Thursday, June 1, 2006
If the 2006 elections unfold similarly to the 2002 elections, then money will appear to be the determining factor in the majority of the races. An analysis of the state’s election four years ago shows that candidates who outspent their rivals in both the primary and general elections came out victorious more than 95 percent of the time.
Those stats are sobering to Susan Lerner, executive director of the California Clean Money Campaign, which sponsored the analysis. For years, Lerner has been working with state legislators to pass a “clean money” bill that would allow candidates to forgo private money and accept a limited amount of public cash to run their election campaigns.
The idea that private contributions influence elected officials is quite old, as is the idea of divorcing the two for the good of democracy. In 1907, President Theodore Roosevelt spoke of a similar plan. “The need for collecting large campaign funds would vanish if Congress provided an appropriation for the proper and legitimate expenses of each of the great national parties,” he said.
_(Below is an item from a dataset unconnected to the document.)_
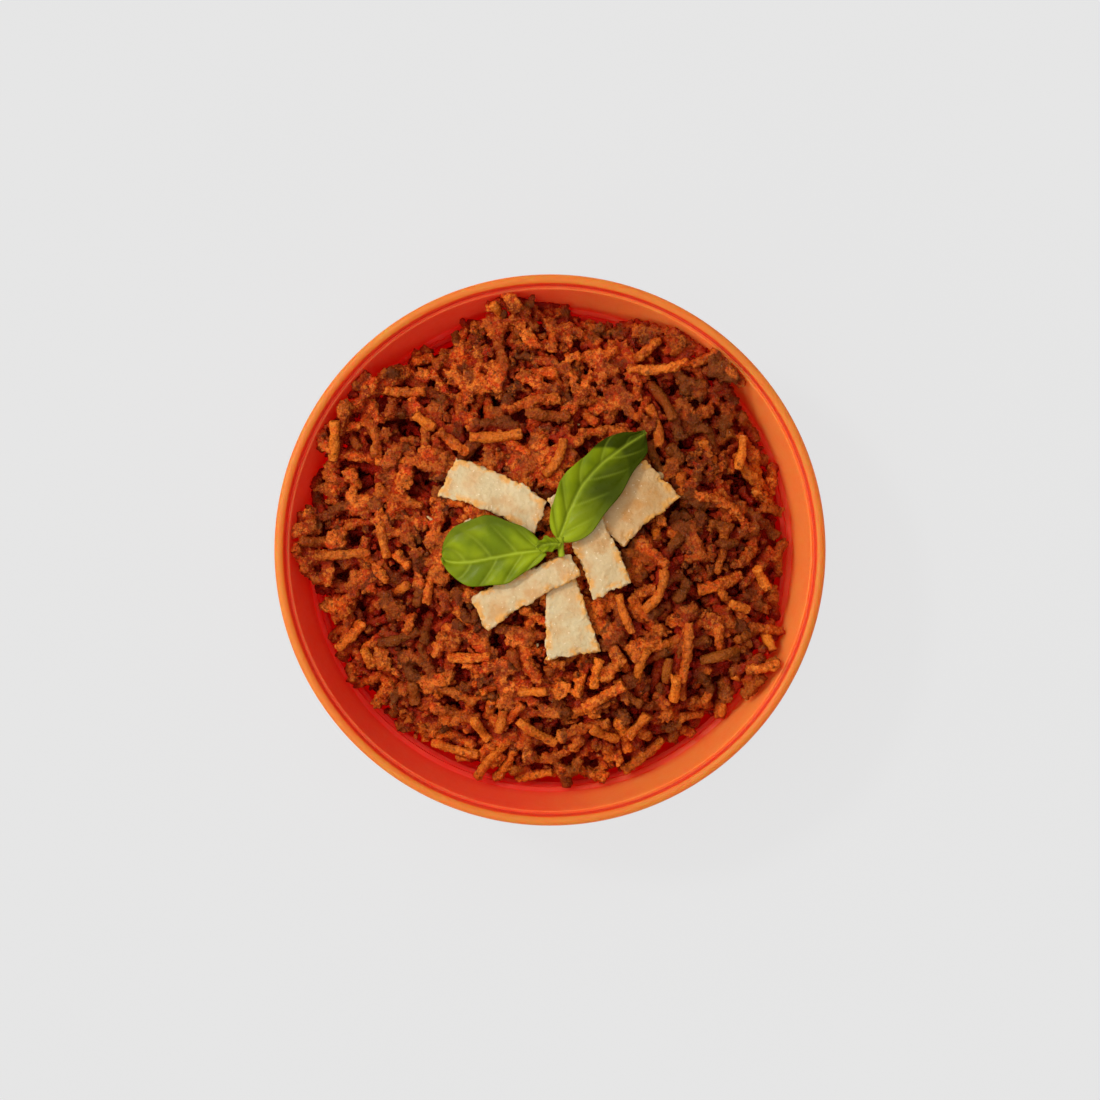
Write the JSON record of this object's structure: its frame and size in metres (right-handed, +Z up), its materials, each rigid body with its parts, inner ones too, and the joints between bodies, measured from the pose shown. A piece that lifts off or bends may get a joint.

State Assembly Bill 583, spearheaded by Assemblywoman Loni Hancock (D-Berkeley), passed the Assembly in January. The bill would give candidates the option to pay for a campaign with public money as long as they could raise a certain number of $5 donations. But many of the bill’s details are unknown. Those are being painstakingly hammered out in the state Senate, where a vote on the bill in the Senate Elections Committee is slated for June 21.
One of the two big unknowns about AB 583 is where the approximately $200 million in needed public financing funds will come from. Another unresolved issue is how to handle independent expenditures, like issue ads that indirectly back specific candidates.
Hancock says clean money is a bipartisan issue and voters are skeptical of today’s political class. “More than 70 percent of Californians said the state is being run by big interests,” she says.
Ultimately, AB 583 may not need the Senate’s approval.
In May, the California Nurses Association submitted more than 600,000 signatures to place a clean money proposition on November’s ballot—an election that will undoubtedly and ironically result in the spending of millions of campaign dollars.